Advantages of Using On-Premise ERP
There are various reasons why a company may adopt an on-premise ERP system. They are:
- When spread over the system’s lifespan, the total cost of ownership is lower compared to recurring payments.
- Companies have complete control and ownership of the hardware, data, and platform.
- Zero reliance on external servers for connectivity.
Disadvantages of Using On-Premise ERP
Why wouldn’t you use on-premise ERP systems?
- A considerable upfront capital cost, besides support and operational costs.
- Maintenance rests squarely on the shoulders of the company.
- Deployment is slower than cloud ERP since it involves installation on multiple servers and workstations.
Advantages of Using Cloud ERP Software
Here are a few benefits of cloud-based ERP
- Cloud software offers high accessibility.
- Zero upfront costs keep cloud ERP affordable.
- There are no maintenance responsibilities on the part of the customer.
- Cloud ERP providers use the highest security standards.
- Cloud ERP offers speedy deployment.
Disadvantages of Using Cloud ERP Software
Even though cloud ERP solutions are innovative and secure, they still have a few disadvantages. These include:
- Productivity in using cloud ERP software depends on having constant connectivity to reliable internet.
- The total cost of ownership of the cloud ERP solution might be higher than an upfront cost spread over the system’s life span.
- Sometimes, complex development needs are necessary but are not suitable for a cloud solution.

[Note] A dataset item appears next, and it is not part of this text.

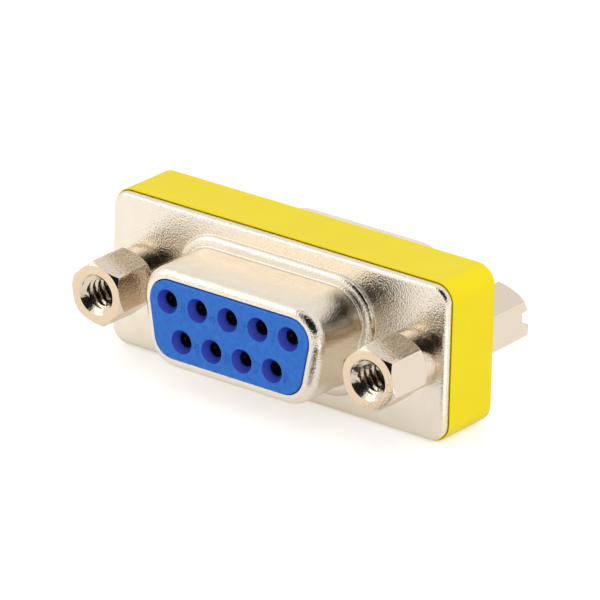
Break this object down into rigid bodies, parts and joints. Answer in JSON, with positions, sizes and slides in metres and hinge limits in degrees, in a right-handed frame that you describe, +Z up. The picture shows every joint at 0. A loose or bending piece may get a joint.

There are many ERP solutions for businesses of every size, and cloud-based deployment allows small businesses to access these services. The advantages are significant, but customization and potential security concerns are equally substantial.
On-premise systems tend to address these concerns with support for customization and control. However, the initial high cost will put off companies with a limited budget.
The final choice for any company ultimately depends on their present needs and financial capacity.